The Dating. The chances against anyone having such a stroke of luck were astronomical, and that as much as anything was one of the reasons that Victor and Marston consulted R. A. Skelton and George D. Painter, two experts with the British Museum, for exhaustive research, evaluation and testing of the manuscript. In lengthy papers, crammed with scholarship and bristling with footnotes, Skelton and Painter tell in The Vinland Map and the Tartar Relation how they authenticated and dated both the map and the manuscript.

In brief, the dating rests on two major pieces of physical evidence. First, the scribe who drew the map and copied the text used a writing style known as Oberrheinische Bastarda, or Upper Rhineland bastard (or cursive) book hand, which is confined to the period 1415-1460. Since the handwriting is in fully developed form and free of accretions from styles that developed later, a date in the 1440s seems most likely. Second, the parchment and paper used can be traced to the same period, and a unique spectacled head of a bull used as a watermark on the paper shows it most likely was produced at a mill that began operating in Basel, Switzerland, about 1433.
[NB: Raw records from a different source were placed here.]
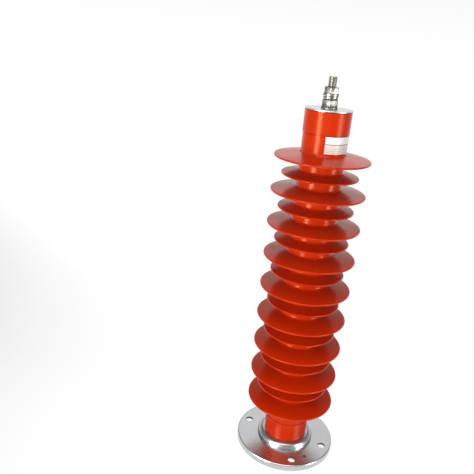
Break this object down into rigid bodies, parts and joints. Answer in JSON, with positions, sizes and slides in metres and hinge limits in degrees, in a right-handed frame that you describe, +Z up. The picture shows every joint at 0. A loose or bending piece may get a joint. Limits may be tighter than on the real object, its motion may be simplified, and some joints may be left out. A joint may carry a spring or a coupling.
{
  "type": "surge arrester",
  "caption": "Polymer-housed distribution surge arrester: silicone column with alternating large and small sheds, round bolted base flange and threaded top terminal.",
  "frame": {"origin": "centre of the underside of the base flange, where it rests on its bracket", "axes": "+Z up along the column to the terminal stud; X and Y run along the long and short sides of the bolt rectangle"},
  "size_m": [0.1856, 0.1856, 0.6945],
  "materials": {
    "silicone": "satin moulded silicone rubber, red-orange",
    "glass_fibre": "wound glass fibre in resin",
    "zinc_oxide": "sintered, dark grey, ground faces",
    "electrode_aluminium": "turned",
    "seal_rubber": "smooth",
    "flange_alloy": "satin turned and cast alloy",
    "zinc_steel": "zinc plated",
    "stainless_sheet": "bright sheet",
    "stud_steel": "stainless, threaded",
    "nut_steel": "nickel bright",
    "spring_steel": "spring steel",
    "label_film": "white satin film, no print"
  },
  "bodies": {
    "root": {"housing": "silicone", "glass_fibre_tube": "glass_fibre", "bottom_electrode": "electrode_aluminium", "top_electrode": "electrode_aluminium", "base_seal": "seal_rubber", "top_seal": "seal_rubber", "lower_plate": "electrode_aluminium", "upper_plate": "electrode_aluminium", "base_flange": "flange_alloy", "base_screw": "zinc_steel", "base_lock_washer": "zinc_steel", "base_washer": "zinc_steel", "cover_plate": "stainless_sheet", "terminal_stud": "stud_steel", "clamp_washer": "nut_steel", "clamp_nut": "nut_steel", "spring_washer": "nut_steel", "flat_washer": "nut_steel", "terminal_nut": "nut_steel", "rating_label": "label_film", "varistor_1": "zinc_oxide", "varistor_2": "zinc_oxide", "varistor_3": "zinc_oxide", "varistor_4": "zinc_oxide", "varistor_5": "zinc_oxide", "varistor_6": "zinc_oxide", "varistor_7": "zinc_oxide", "varistor_8": "zinc_oxide", "varistor_9": "zinc_oxide", "varistor_10": "zinc_oxide", "varistor_11": "zinc_oxide", "varistor_12": "zinc_oxide", "spacer_1": "electrode_aluminium", "disc_spring_1": "spring_steel", "spacer_2": "electrode_aluminium", "disc_spring_2": "spring_steel", "spacer_3": "electrode_aluminium", "disc_spring_3": "spring_steel", "spacer_4": "electrode_aluminium", "disc_spring_4": "spring_steel"}
  },
  "joints": []
}
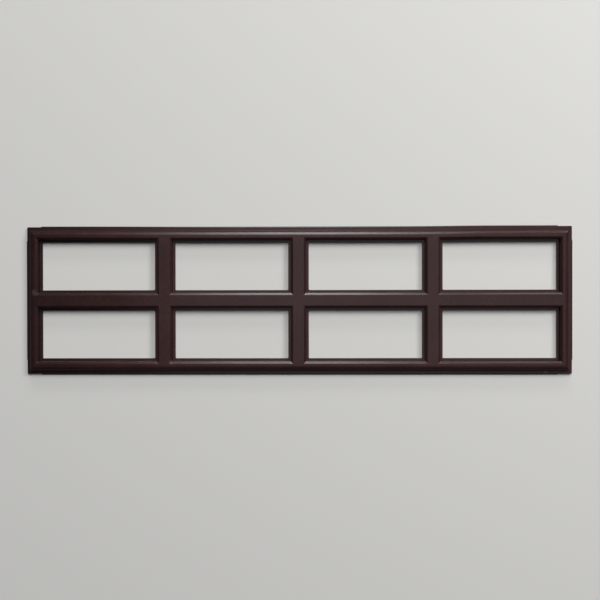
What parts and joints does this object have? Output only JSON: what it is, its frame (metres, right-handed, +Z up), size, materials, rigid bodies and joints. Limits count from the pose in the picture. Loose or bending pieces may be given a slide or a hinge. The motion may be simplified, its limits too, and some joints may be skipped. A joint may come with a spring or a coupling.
{
  "type": "garage door window insert",
  "caption": "Snap-in window insert for a garage door: a moulded grid of long panes in dark brown plastic.",
  "frame": {"origin": "middle of the plane of the flat back, which lies on the window, at the crossing of the middle mullion and the middle rail", "axes": "+X along the insert's width, +Z up its height, and the moulded front faces -Y"},
  "size_m": [1.003, 0.015, 0.273],
  "materials": {
    "brown_plastic": "satin"
  },
  "bodies": {
    "root": {"window_insert": "brown_plastic"}
  },
  "joints": []
}
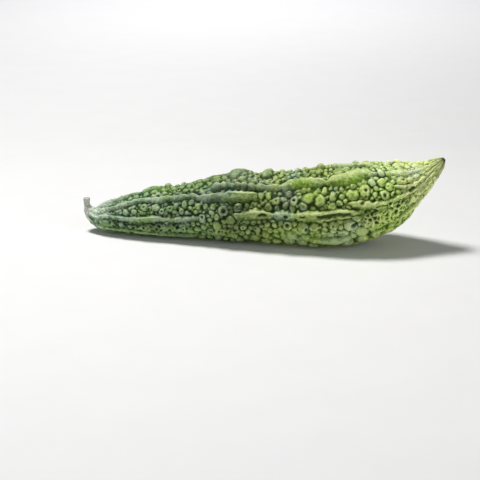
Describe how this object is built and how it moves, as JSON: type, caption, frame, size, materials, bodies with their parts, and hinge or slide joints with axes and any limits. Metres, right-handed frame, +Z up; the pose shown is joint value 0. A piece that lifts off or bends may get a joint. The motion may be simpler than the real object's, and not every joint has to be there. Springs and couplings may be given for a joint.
{
  "type": "bitter gourd",
  "caption": "Whole bitter gourd: a long spindle-shaped green fruit with broken ribs and round warts, a short bent stalk and an upturned beak, lying on its side.",
  "frame": {"origin": "on the surface that the fruit lies on, below the middle of its bounding box", "axes": "+X from the stalk to the beak, -Y towards the viewer, +Z up"},
  "size_m": [0.2404, 0.0551, 0.0609],
  "materials": {
    "skin": "satin, waxy vegetable skin"
  },
  "bodies": {
    "root": {"gourd": "skin"}
  },
  "joints": []
}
The Speculum, which heretofore had had no great intrinsic value, had suddenly become priceless as a missing piece of scholarly evidence. Since Witten had given the Vinland map and the Tartar Relation to his wife, Marston decided to give Mrs. Witten the Speculum as well, in the hope that some generous benefactor would buy all the parts and give them to the Yale Library. An anonymous donor did just that, and Yale is now the sole owner of the manuscript. The price paid is a closely guarded secret, but it was admitted to be “in the high six figures,” or in the neighborhood of $1,000,000. When the manuscript went on display this week, Yale Librarian James Tanis called the map alone “the most exciting single acquisition of the Yale Library in modern times, exceeding in significance even Yale’s Gutenberg Bible and its Bay Psalm Book.”